The $777 billion that Obamacare is slated to pay in subsidies to insurance companies through 2021 is by far the most expensive part of the program. But it could have been even more expensive. Americans who are offered “affordable” insurance coverage by their employers are not eligible for Obamacare subsidies. But what is the definition of an “affordable” insurance plan?
Section 1401 of Obamacare says an insurance plan is unaffordable if the employee portion of an employer-offered health insurance premium “exceeds 9.5 percent of the applicable taxpayer’s household income.” So a family of four whose breadwinner earned $80,000 would be eligible for subsidies if the nominal premium for the plan that his employer offered exceeded $7,600 a year. The average family premium in 2010 cost $13,770, so millions of Americans would have been eligible for generous Obamacare subsidies.

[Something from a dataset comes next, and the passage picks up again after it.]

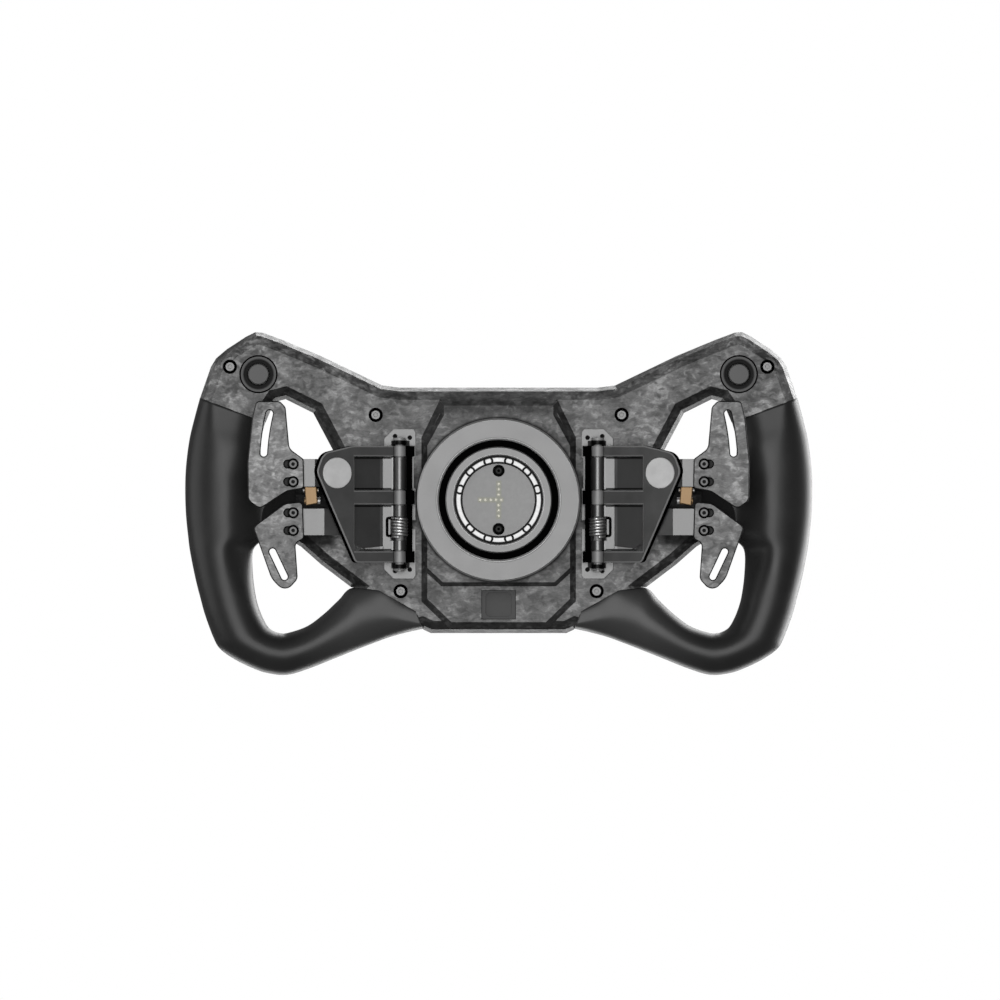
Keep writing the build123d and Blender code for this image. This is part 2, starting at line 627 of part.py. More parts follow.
def make_shift_arm():
    """The arm is screwed under the carrier, follows its slope and lies flat under the blade."""
    c, s = cos(radians(CARRIER_TILT)), sin(radians(CARRIER_TILT))
    slope = s / c
    bend = HINGE_X + ((HINGE_Y - CARRIER_FRONT * c - SHIFT_ARM_FLAT) / s) * c - CARRIER_FRONT * s
    start = (ARM_START, SHIFT_ARM_FLAT + (bend - ARM_START) * slope)
    corners = [start, (bend, SHIFT_ARM_FLAT), (ARM_END, SHIFT_ARM_FLAT)]
    arm = bent_sheet(corners, SHEET, *SHIFT_ARM_BAND)
    for z in SHIFT_SCREW_Z:
        arm -= disc(BLADE_SCREW_X, z, ARM_HOLE_R, 0, 20)
    return arm


def make_throw_adjuster():
    """A tapered brass block under the arm's lower edge, with the ends of two cross pins at its sides."""
    brass = layer(flat(ADJUSTER), *ADJUSTER_DEPTHS)
    brass = chamfer(rim_edges(brass, ADJUSTER_DEPTHS[0]), 0.3)
    for z, radius, x_from, x_to in ADJUSTER_PINS:
        middle = Pos((x_from + x_to) / 2, sum(ADJUSTER_DEPTHS) / 2, z)
        brass += middle * Rot(0, 90, 0) * Cylinder(radius, x_to - x_from)
    return brass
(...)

But when the Congressional Budget Office scored the Obamacare legislation, the analysts were instructed to use a different definition of affordable coverage. Instead of comparing a family’s income to the cost of insuring a family, the Budget Office scored a family’s income to the cost of insuring just the individual employee.
The average premium for an individual policy is far less than the average family premium ($13,770 compared to $5,049). So all of a sudden, our $80,000-income family would not have qualified for Obamacare subsidies. However, they still would have been on the hook for expensive health coverage because of the individual mandate. A recent study estimated that it would have cost $47.5 billion a year to close this subsidy gap.
Instead, the Treasury Department “fixed” this apples-to-oranges problem Friday with new Treasury Department regulations that just exempt affected families from the individual mandate. While this regulatory fix may save the government hundreds of billions of dollars, it puts affected families in a worse position than they were prior to reform. They may not have to buy insurance, but if they do want family coverage their options are now more limited and more expensive.
How many families are hurt by the Treasury Department’s new regulations? We don’t know. Members of Congress should call on the Budget Office to re-estimate Obamacare’s costs using the more accurate family premium data.